Besar kemungkinan jika Moeldoko terpilih sebagai ketua umum di KLB bukan untuk mencalonkan diri di 2024, namun ada agenda tersembunyi di balik itu semua. Seperti yang sudah saya katakan di awal, bisa jadi hal ini hanya cara SBY untuk menaikan nama AHY dengan siasat Playing Victim.
Mungkin juga hal itu tidak sepenuhnya benar, karena sangat kecil kemungkinan Moeldoko Cs sudi mengorbankan diri dan karier politik secara cuma-cuma, atau dengan pertaruhan yang sangat kecil. Lagipula, jika kudeta ini memanglah siasat SBY dan berhasil, impact besarnya tidak akan bertahan hingga ke tahun 2024, beberapa bulan saja masyarakat akan lupa dan tidak akan lagi memperdulikannya.
Memandang dari sudut yang berbeda, PD memang punya daya tarik sendiri sebagai sebuah partai besar, mengingat jika di Pemilu sebelumnya partai tersebut berhasil untuk memperoleh 7,78 persen suara rakyat, dengan jumlah kursi di DPR sebanyak 54. Selain itu, jika melihat jabatan Moeldoko sebagai KSP saat ini, tidak menutup kemungkinan jika kudeta yang dilakukan juga melibatkan kepentingan di lingkaran istana.
Seperti yang diungkap oleh Tengku Zulkarnain misalnya, yang mengatakan adanya kemungkinan kudeta PD sebagai salah satu upaya untuk memuluskan langkah Jokowi menuju 3 periode, dengan cara melakukan amandemen terhadap UUD.
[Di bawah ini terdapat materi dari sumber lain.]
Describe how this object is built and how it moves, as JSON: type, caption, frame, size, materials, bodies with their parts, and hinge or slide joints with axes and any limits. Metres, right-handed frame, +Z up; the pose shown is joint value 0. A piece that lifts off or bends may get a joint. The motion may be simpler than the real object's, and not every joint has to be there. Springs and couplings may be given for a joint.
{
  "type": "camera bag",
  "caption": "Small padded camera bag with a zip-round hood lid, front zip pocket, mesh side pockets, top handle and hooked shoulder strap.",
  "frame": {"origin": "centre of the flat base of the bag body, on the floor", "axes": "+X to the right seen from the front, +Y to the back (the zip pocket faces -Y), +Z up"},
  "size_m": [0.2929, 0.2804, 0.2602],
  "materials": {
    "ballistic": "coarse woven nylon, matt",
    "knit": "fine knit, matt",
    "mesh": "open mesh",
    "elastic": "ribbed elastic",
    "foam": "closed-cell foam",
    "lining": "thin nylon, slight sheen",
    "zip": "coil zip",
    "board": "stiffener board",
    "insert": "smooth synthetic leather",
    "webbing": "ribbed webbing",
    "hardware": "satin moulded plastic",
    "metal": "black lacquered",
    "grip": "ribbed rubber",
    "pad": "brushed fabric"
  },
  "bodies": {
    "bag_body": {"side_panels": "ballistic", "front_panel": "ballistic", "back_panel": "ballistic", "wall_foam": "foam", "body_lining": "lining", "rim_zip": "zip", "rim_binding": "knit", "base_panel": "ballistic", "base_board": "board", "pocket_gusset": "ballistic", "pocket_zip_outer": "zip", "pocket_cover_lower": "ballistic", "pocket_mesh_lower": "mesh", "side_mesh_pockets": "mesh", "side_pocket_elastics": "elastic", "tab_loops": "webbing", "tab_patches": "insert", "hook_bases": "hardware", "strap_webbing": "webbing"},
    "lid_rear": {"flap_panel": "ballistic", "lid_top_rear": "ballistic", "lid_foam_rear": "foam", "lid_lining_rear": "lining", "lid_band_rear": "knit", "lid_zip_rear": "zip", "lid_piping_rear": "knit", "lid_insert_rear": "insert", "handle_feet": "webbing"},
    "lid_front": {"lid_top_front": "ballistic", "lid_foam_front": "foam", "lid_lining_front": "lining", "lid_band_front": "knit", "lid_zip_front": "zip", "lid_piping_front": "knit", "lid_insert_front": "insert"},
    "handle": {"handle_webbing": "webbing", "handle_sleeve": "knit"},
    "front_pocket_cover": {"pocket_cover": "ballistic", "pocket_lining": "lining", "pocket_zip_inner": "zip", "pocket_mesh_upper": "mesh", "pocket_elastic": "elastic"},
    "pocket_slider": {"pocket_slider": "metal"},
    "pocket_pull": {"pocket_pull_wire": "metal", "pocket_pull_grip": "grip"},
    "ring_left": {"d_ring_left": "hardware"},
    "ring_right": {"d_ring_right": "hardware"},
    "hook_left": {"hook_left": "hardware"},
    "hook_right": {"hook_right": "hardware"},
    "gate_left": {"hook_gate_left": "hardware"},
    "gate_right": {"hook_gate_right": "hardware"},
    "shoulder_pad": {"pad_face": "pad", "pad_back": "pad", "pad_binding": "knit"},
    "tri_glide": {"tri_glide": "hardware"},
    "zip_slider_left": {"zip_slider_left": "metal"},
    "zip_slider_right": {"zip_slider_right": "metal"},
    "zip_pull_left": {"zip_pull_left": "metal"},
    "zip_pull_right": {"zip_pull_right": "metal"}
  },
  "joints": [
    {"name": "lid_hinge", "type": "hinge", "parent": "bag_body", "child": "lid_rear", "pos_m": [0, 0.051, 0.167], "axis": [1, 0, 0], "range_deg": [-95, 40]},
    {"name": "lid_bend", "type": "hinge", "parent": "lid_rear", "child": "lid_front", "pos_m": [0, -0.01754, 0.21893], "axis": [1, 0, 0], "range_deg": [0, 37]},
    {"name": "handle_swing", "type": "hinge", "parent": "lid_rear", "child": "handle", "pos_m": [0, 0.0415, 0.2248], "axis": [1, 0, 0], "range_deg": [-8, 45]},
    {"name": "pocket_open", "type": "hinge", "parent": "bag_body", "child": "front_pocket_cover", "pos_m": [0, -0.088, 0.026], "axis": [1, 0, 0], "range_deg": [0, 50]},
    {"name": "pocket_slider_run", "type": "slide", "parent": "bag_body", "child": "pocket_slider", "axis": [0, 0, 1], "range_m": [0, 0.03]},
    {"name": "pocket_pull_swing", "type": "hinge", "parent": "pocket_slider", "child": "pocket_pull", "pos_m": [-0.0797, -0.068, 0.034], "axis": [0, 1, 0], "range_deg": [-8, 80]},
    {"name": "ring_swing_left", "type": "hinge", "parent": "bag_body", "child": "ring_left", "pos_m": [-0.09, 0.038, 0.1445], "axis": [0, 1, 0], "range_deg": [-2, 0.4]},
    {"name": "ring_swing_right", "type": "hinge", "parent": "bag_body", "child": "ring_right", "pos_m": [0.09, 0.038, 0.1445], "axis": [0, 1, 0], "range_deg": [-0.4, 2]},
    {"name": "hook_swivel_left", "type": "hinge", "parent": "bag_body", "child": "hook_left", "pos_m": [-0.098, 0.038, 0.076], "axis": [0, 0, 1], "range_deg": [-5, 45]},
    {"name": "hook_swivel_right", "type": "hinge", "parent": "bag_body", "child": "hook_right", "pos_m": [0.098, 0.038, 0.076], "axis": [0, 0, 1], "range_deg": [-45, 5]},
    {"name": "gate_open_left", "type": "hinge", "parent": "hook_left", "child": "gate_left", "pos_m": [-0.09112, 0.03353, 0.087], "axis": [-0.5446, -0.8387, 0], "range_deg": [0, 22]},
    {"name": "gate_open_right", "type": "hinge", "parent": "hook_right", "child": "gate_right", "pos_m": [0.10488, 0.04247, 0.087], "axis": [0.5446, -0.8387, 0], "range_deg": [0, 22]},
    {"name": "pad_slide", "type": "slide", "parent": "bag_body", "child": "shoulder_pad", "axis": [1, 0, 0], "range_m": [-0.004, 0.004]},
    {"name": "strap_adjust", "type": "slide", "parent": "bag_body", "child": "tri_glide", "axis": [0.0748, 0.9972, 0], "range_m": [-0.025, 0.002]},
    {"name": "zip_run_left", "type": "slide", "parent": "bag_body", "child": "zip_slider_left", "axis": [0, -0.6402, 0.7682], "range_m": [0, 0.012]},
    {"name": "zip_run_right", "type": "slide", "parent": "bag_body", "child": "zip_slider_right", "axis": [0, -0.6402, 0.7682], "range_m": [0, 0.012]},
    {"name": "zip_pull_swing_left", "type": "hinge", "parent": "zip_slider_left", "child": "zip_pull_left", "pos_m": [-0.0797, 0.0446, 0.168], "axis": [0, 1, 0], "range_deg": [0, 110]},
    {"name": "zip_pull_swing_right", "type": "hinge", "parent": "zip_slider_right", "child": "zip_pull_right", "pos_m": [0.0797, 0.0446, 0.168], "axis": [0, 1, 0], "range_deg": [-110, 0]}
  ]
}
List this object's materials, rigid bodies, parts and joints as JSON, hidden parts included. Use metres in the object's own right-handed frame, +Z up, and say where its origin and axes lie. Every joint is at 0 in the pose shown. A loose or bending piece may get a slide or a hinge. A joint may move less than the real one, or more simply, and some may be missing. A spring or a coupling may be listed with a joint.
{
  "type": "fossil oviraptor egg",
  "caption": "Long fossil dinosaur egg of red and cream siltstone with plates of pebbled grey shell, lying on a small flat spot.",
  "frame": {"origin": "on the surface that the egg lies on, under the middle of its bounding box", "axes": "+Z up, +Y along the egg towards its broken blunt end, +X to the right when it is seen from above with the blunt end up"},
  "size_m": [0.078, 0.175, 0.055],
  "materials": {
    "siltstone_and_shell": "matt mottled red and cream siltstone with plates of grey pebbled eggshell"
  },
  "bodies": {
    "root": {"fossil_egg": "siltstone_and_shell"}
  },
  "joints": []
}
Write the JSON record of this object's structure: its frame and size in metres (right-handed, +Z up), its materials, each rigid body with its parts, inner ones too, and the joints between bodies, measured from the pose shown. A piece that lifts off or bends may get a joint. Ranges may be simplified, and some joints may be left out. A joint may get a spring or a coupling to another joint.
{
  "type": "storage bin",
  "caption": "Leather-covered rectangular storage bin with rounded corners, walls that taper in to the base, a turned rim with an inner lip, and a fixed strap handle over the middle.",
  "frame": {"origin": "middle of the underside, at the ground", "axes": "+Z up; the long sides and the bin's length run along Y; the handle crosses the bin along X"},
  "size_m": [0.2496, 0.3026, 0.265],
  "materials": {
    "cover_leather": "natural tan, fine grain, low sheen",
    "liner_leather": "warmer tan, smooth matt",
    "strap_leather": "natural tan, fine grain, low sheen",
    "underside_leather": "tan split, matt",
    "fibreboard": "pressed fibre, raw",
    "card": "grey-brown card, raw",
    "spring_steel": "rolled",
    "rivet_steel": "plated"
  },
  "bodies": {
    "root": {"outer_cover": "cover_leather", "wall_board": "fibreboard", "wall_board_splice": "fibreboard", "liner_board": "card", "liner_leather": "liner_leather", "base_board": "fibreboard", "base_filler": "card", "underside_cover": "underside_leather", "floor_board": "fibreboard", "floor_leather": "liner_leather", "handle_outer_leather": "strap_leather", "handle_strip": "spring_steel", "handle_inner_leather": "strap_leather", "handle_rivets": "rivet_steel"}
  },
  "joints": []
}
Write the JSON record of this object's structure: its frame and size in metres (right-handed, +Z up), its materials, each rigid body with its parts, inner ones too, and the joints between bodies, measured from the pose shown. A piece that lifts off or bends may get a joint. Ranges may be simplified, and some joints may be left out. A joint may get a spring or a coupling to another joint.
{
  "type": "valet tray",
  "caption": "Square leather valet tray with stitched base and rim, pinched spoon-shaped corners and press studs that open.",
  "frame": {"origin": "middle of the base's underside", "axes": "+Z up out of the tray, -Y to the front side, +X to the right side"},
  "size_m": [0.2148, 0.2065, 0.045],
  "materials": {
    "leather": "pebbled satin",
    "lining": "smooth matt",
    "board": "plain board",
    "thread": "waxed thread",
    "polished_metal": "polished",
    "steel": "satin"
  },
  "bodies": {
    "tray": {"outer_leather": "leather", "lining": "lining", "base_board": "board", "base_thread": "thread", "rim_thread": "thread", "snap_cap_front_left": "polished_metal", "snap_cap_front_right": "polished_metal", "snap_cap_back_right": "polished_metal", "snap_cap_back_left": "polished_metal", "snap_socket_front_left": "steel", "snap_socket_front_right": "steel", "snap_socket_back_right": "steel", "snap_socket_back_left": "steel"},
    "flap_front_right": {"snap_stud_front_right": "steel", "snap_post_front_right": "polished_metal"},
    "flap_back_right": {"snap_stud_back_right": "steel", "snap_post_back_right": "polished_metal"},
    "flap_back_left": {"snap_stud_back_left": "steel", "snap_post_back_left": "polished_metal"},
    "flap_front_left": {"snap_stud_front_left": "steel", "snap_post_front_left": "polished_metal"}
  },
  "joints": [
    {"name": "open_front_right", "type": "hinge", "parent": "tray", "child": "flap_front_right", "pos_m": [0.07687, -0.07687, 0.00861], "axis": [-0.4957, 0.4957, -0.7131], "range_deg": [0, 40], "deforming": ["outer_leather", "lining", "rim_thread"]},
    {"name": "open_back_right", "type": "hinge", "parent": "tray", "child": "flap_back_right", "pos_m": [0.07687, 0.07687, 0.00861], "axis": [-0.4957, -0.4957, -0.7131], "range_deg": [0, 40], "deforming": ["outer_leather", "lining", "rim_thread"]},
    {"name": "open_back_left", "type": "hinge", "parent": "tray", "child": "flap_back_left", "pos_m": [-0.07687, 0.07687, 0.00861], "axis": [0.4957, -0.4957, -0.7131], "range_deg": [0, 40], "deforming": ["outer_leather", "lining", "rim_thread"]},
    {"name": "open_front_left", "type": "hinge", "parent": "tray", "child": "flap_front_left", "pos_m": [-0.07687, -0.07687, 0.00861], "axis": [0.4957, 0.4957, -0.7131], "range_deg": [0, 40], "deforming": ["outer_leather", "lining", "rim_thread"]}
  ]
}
Hal tersebut mungkin saja terjadi, sebab semua orang bisa berubah kapan saja karena pengaruh kekuasaan. Moeldoko Cs pun tidak mungkin melakukan kudeta tanpa pertimbangan yang matang, semua pasti telah dipersiapkan termasuk backing dari dalam ketika hendak menempuh jalur hukum.
Dari apa yang saya amati terhadap KLB di Sumut kemarin, maka seharusnya Moeldoko Cs tidak akan dapat menggeser AHY dari kepemimpinan yang sah. Namun jika nantinya AHY kalah, maka semakin besar kemungkinan adanya kepentingan istana yang membersamai kudeta Moeldoko. Salah satu kepentingan tersebut bisa jadi adalah mengamankan kursi presiden untuk Jokowi di 2024.